Saturday, June 11, 2005

rising and falling

The moon rose high and I sunk very low.

My love sobered up, and I got still more drunk.

My life and soul, from now on please don't hold

Against me what is out of my control.

#1357: From Rumi's Kolliyaat-e Shams-e Tabrizi

Search words: rose

As I prepared to search today I glanced at the horizon. The dawn was rosey red and so I chose a rose to lead the way.

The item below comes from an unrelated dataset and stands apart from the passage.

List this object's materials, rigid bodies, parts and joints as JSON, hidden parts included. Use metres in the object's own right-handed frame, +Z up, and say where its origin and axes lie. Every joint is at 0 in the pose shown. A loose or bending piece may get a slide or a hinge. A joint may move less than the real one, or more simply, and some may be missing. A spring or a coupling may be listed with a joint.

This quatrain seems to express Rumi's experience of enantiodromia, a word popular with Jung and referring to a phenomenon he frequently observed in himself and in those around him in which a psychological state would change into its opposite. Especially with his patients to whose dreams he had access, he could observe how an opposite trend would develop in the unconscious, in the background of the mind, and then gradually come forward into view and into conscious thoughts, feelings and behaviour. Since Rumi is a male, the unconscious is often represented by a feminine being associated with the moon. Ego and unconscious are often characterised by alchemists as sol et luna, sun and moon. So when the unconscious rises or holds most of the psychic energy or libido, then the ego feels down and depleted. Rumi also characterises the unconscious as the beloved so when it - or his love - is on an even keel, unagitated and unmotivated, then Rumi feels ever more intoxicated as the psychic libido pours into consciousness.

Rumi understands this as a natural process that is quite out of his - that is, the ego's - control. He is not responsible for these mood swings. This is close to the current law's insanity defense: where a person is insane, where the ego is out of control, then the person is not deemed responsible and need not answer for his or her actions. Whether Rumi would have gone as far as that is hard to say. It seems more likely here that he is simply pleading with his own internal superego or conscience, asking that the blame be lifted from him. The responsibility for what is happening inside him lies with both the ego and the unconscious, both with his human self and his divine.

This verse would seem to come soon after yesterday's (since #1357 follows close on #1355) and would seem to be a restatement of the albedo which was represented yesterday as a white horse but today is expressed as a natural innocence in the face of a natural process. At times like these, I wish I had a better access to the original material for I'm sure there is a process there that is described both lucidly and eloquently and that would help considerably in making sense of one's own states of mind.